---
name: review-skill
description: >
  Lints, reviews, and optimizes a skill using the Tessl toolchain. Validates
  structure, evaluates quality, and applies improvements. Use when the user
  creates a new skill, updates an existing skill, asks to review or optimize
  a skill, or says "lint", "review", or "optimize" in the context of skills.
---

# Review Skill

Run the Tessl quality pipeline on a skill — lint, review, optimize. Works
on both new and updated skills in `.agents/skills/` or `skills/`.

## Workflow

1. **Identify the skill** — Determine which skill to review from the
   user's request. Resolve the directory path. If ambiguous, list
   available skills and ask.

2. **Lint** — Run `tessl skill lint <skill-directory>`. Fix any
   structural issues before proceeding.

3. **Review** — Run `tessl skill review <skill-directory>`. Read the
   full output — scores, suggestions, and warnings. This context is
   needed for changelogs and commits.

4. **Optimize** — Run `tessl skill review --optimize <skill-directory>`.
   Read the diff and suggested changes. Apply improvements that make
   sense. If the interactive prompt blocks, apply the diff manually.

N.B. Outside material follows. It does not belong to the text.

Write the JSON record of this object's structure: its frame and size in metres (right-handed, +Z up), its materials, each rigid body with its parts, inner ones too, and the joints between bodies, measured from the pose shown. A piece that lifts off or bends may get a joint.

5. **Re-lint** — Run `tessl skill lint <skill-directory>` again to
   confirm the optimized skill is still valid.

6. **Report** — Summarize what changed, the before/after review score,
   and any remaining warnings.

7. **Feed learnings back** — After every review, check whether the
   insights could improve `create-skill` or the skill design
   checklist. If a pattern keeps surfacing (e.g., a common mistake,
   a better convention), ask the user if they want to update the
   skill creation workflow so future skills benefit.

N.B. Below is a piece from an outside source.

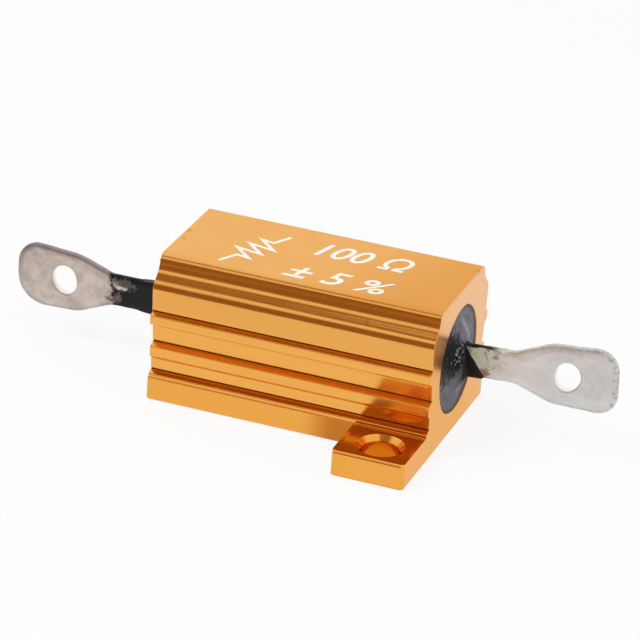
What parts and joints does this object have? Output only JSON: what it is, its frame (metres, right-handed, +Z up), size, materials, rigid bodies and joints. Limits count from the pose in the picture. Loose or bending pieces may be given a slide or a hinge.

## When Applying Improvements

- **Generalize from feedback.** Don't overfit fixes to specific cases.
  A skill will be used across many different prompts — ensure changes
  apply broadly, not just to the example that surfaced the issue.
- **Look for repeated patterns.** If the agent keeps writing the same
  helper script or taking the same multi-step approach when using a
  skill, bundle that into `scripts/` so every future invocation
  benefits.
- **Explain the why.** When adding instructions, explain reasoning
  instead of using heavy-handed `ALWAYS`/`NEVER` rules. Agents respond
  better to understanding why something matters.
- **Keep it lean.** Remove instructions that aren't pulling their
  weight. If something isn't improving outputs, cut it.

## Gotchas

- Tessl's optimize prompt is interactive — apply diffs manually when
  the prompt can't be answered.
- Markdown links in SKILL.md are validated by the linter as file paths
  relative to the skill directory. Use plain text references for files
  outside the skill folder.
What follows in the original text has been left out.